Fraser Cain [00:05:31] Now, let me see if I can just wrap my head around this a bit. You know, here on Earth, we have the plate tectonics, and this is where we have these plates going underneath one another or rubbing side to side from each other. And so these are kind of a function of the size of the Earth and the way it’s cooling down. Is that right? And so they’re able to let off the pressure and let out the magma in smaller amounts. But like on a place like Mars, and I know Venus is kind of similar, that for some reason, Venus just hasn’t had plate tectonics for billions of years. And so all the volcanism that ever happened on Venus is still visible on its surface. 
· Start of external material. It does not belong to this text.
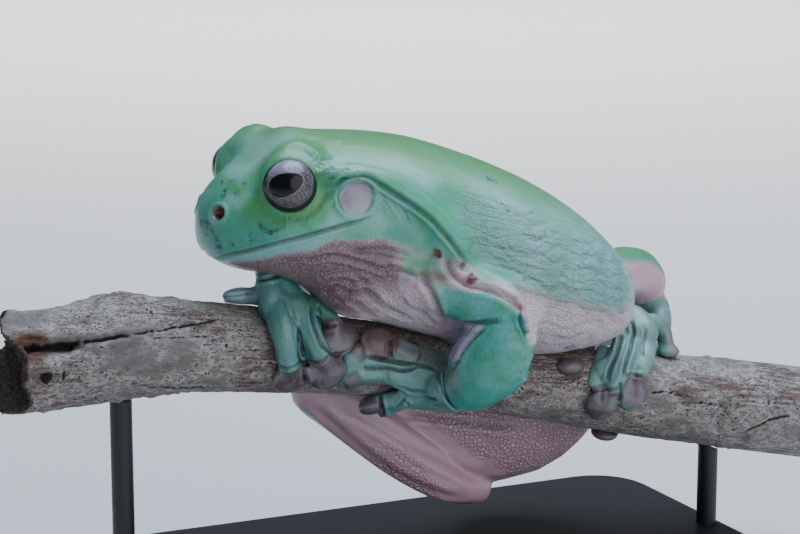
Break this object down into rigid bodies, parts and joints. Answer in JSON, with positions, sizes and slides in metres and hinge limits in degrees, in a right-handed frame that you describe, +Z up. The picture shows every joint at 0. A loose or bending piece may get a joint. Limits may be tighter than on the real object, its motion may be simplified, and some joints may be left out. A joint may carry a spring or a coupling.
{
  "type": "tree frog, still display model",
  "caption": "Life-size still model of a White's tree frog resting on a cut length of dead branch, held by a plain display stand.",
  "frame": {"origin": "centre of the stand base's underside, on the table", "axes": "+Z up, the branch runs along X and the frog faces -X, its left side towards -Y"},
  "size_m": [0.1533, 0.072, 0.0828],
  "materials": {
    "skin": "moist satin",
    "eyes": "wet gloss",
    "bark": "weathered matte",
    "stand": "satin black"
  },
  "bodies": {
    "root": {"head": "skin", "torso": "skin", "upper_arm_left": "skin", "upper_arm_right": "skin", "forearm_left": "skin", "forearm_right": "skin", "hand_left": "skin", "hand_right": "skin", "thigh_left": "skin", "thigh_right": "skin", "shank_left": "skin", "shank_right": "skin", "foot_left": "skin", "foot_right": "skin", "eye_left": "eyes", "eye_right": "eyes", "eardrum_left": "skin", "eardrum_right": "skin", "branch": "bark", "stand_base": "stand", "stand_rod_left": "stand", "stand_rod_right": "stand"}
  },
  "joints": []
}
Pamela Gay [00:06:17] So there’s three variables that allow you to have massive, gorgeous plate tectonics with the volcanoes that come with it, with the rift valleys that come with it, with all the neat things that allow us to look at our planet and say, we can see our surface changing. And those three things are you have to have heat inside the planet. You have to have water to lubricate the motion of those plates. And you need a way to hold on to that heat for a prolonged period of time. Otherwise, the plate tectonics really just don’t have time to do anything really cool. 
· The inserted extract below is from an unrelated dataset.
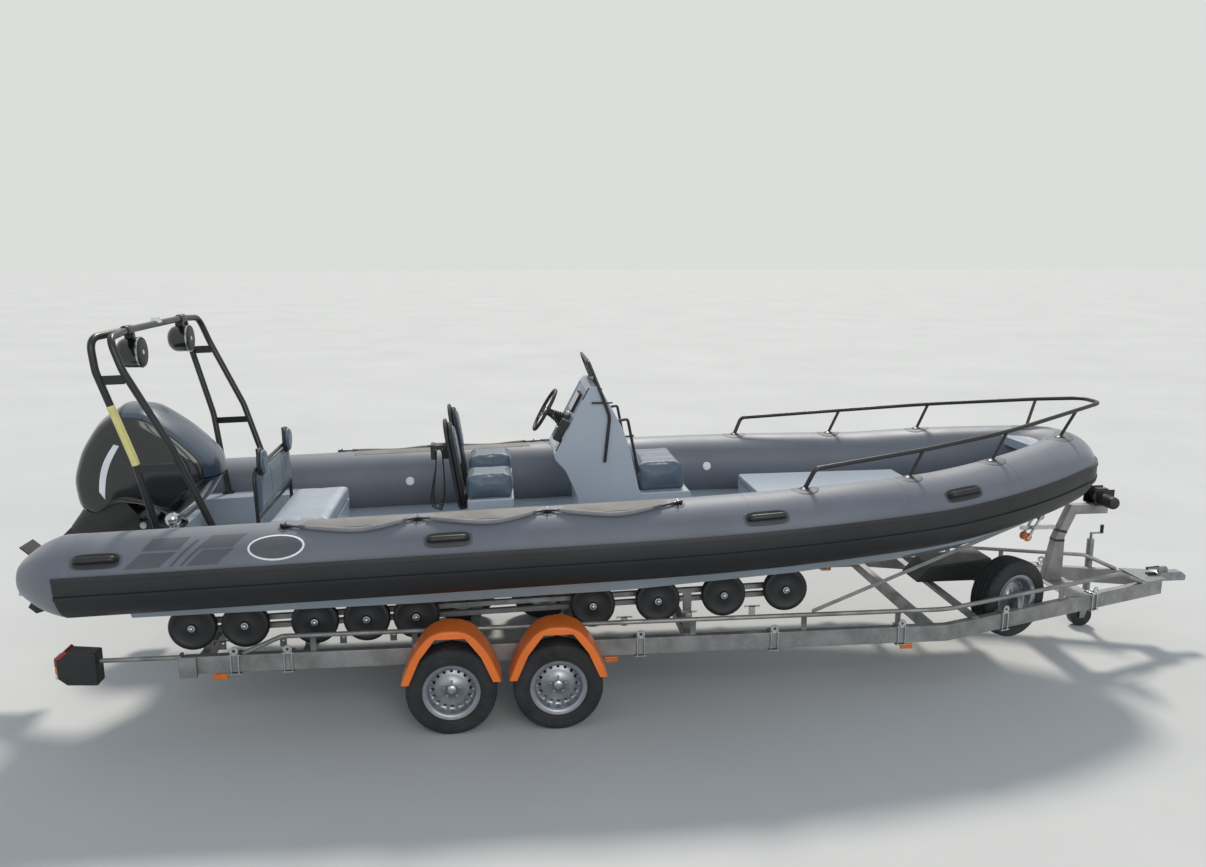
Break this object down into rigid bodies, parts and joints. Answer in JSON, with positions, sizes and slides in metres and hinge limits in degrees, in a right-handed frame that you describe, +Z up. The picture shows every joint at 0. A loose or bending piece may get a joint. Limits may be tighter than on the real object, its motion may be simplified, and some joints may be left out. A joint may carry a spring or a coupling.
{
  "type": "rigid inflatable boat on trailer",
  "caption": "Rigid inflatable boat with console, jockey seats, arch and tilted outboard, on a tandem-axle roller trailer.",
  "frame": {"origin": "centre of the footprint on the ground under the trailer", "axes": "+X forward to the trailer's coupling and the bow, +Y to port, +Z up"},
  "size_m": [9.5131, 2.8112, 2.8312],
  "materials": {
    "tyre": "matt tread rubber",
    "galvanised": "hot-dip galvanised steel",
    "orange_panel": "satin orange",
    "tube_fabric": "satin coated fabric, grey",
    "black_rubber": "matt black rubber",
    "gelcoat": "light grey gelcoat",
    "slate_vinyl": "slate vinyl",
    "black_steel": "black powder coat",
    "black_plastic": "matt black",
    "orange_plastic": "orange roller rubber",
    "tinted_screen": "dark tinted screen",
    "black_gloss": "gloss black",
    "black_metal": "black paint",
    "steel_blade": "polished stainless steel",
    "white_plastic": "white",
    "black_rope": "black braided rope",
    "grey_strap": "grey woven strap"
  },
  "bodies": {
    "trailer_and_boat": {"axles": "galvanised", "fenders": "orange_panel", "side_beams": "galvanised", "upper_rails": "galvanised", "cross_tubes": "galvanised", "coupling": "galvanised", "collar": "tube_fabric", "rubbing_band": "black_rubber", "hull": "gelcoat", "roller_cradles": "galvanised", "hull_rollers": "black_rubber", "winch_post": "galvanised", "winch": "black_plastic", "bow_stop": "orange_plastic", "spare_wheel": "tyre", "spare_carrier": "galvanised", "lamp_arms": "galvanised", "rear_lamps": "black_plastic", "jockey_leg": "galvanised", "storage_box": "black_plastic", "console": "gelcoat", "console_cushion": "slate_vinyl", "console_rails": "black_steel", "screen_pane": "tinted_screen", "helm_column": "black_plastic", "throttle_box": "black_plastic", "jockey_bases": "gelcoat", "jockey_cushions": "slate_vinyl", "jockey_backs": "slate_vinyl", "rope_hank": "black_rope", "bench_base": "gelcoat", "bench_cushion": "slate_vinyl", "bench_hoop": "black_steel", "bench_back": "slate_vinyl", "headrests": "slate_vinyl", "bow_locker": "gelcoat", "nose_deck": "gelcoat", "bow_rail": "black_steel", "grab_handles": "black_rubber", "line_staples": "black_rubber", "grab_line_left": "black_rope", "grab_line_right": "black_rope", "arch": "black_steel", "speakers": "black_plastic", "nav_light": "white_plastic", "clamp_bracket": "black_metal", "tie_strap": "grey_strap"},
    "wheel_rear_left": {"wheel_rear_left": "tyre"},
    "wheel_rear_right": {"wheel_rear_right": "tyre"},
    "wheel_front_left": {"wheel_front_left": "tyre"},
    "wheel_front_right": {"wheel_front_right": "tyre"},
    "tilt_bracket": {"swivel_bracket": "black_metal"},
    "engine": {"cowl": "black_gloss", "midsection": "black_metal"},
    "screw": {"propeller": "steel_blade"},
    "helm": {"steering_wheel": "black_plastic"},
    "locker_lid": {"bow_lid": "gelcoat"},
    "caster_fork": {"jockey_fork": "galvanised"},
    "caster_wheel": {"jockey_wheel": "black_rubber"}
  },
  "joints": [
    {"name": "wheel_rear_left_spin", "type": "hinge", "parent": "trailer_and_boat", "child": "wheel_rear_left", "pos_m": [-1.49, 1.06, 0.315], "axis": [0, 1, 0], "continuous": true},
    {"name": "wheel_rear_right_spin", "type": "hinge", "parent": "trailer_and_boat", "child": "wheel_rear_right", "pos_m": [-1.49, -1.06, 0.315], "axis": [0, 1, 0], "continuous": true},
    {"name": "wheel_front_left_spin", "type": "hinge", "parent": "trailer_and_boat", "child": "wheel_front_left", "pos_m": [-0.75, 1.06, 0.315], "axis": [0, 1, 0], "continuous": true},
    {"name": "wheel_front_right_spin", "type": "hinge", "parent": "trailer_and_boat", "child": "wheel_front_right", "pos_m": [-0.75, -1.06, 0.315], "axis": [0, 1, 0], "continuous": true},
    {"name": "outboard_tilt", "type": "hinge", "parent": "trailer_and_boat", "child": "tilt_bracket", "pos_m": [-3.76977, 0, 1.29953], "axis": [0, 1, 0], "range_deg": [-49, 15]},
    {"name": "outboard_steer", "type": "hinge", "parent": "tilt_bracket", "child": "engine", "pos_m": [-3.86096, 0, 1.38504], "axis": [0.684, 0, 0.7294], "range_deg": [-30, 30]},
    {"name": "propeller_spin", "type": "hinge", "parent": "engine", "child": "screw", "pos_m": [-4.65759, 0, 0.85714], "axis": [0.7294, 0, -0.684], "continuous": true},
    {"name": "helm_turn", "type": "hinge", "parent": "trailer_and_boat", "child": "helm", "pos_m": [-0.77065, 0, 2.09124], "axis": [-0.869, 0, 0.4948], "range_deg": [-540, 540]},
    {"name": "locker_lid_hinge", "type": "hinge", "parent": "trailer_and_boat", "child": "locker_lid", "pos_m": [2.18737, 0, 1.42187], "axis": [0, 1, 0], "range_deg": [0, 80]},
    {"name": "caster_swivel", "type": "hinge", "parent": "trailer_and_boat", "child": "caster_fork", "pos_m": [4.06, 0.30772, 0.2], "axis": [0, 0, 1], "continuous": true},
    {"name": "caster_wheel_spin", "type": "hinge", "parent": "caster_fork", "child": "caster_wheel", "pos_m": [4.015, 0.30772, 0.1], "axis": [0, 1, 0], "continuous": true}
  ]
}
Fraser Cain [00:06:57] Right. But you can’t have too much heat either. 

Speaker 3 [00:07:00] Exactly. 

Fraser Cain [00:07:00] Which is the problem I know on Venus. 

Pamela Gay [00:07:03] Its water went away. 

Fraser Cain [00:07:04] Right. Right. Yeah. So you get too much heat in the water. Because I know I did an article just a couple of weeks ago where people calculated that if the temperatures got high on the Earth, you know, like by another 100 degrees Celsius, plate tectonics would probably shut down on Earth. 

Pamela Gay [00:07:23] It’s all a matter of needing this water to be a lubricant to allow the plates to move. And for whatever combination of these reasons, Mars never really developed plate tectonics. 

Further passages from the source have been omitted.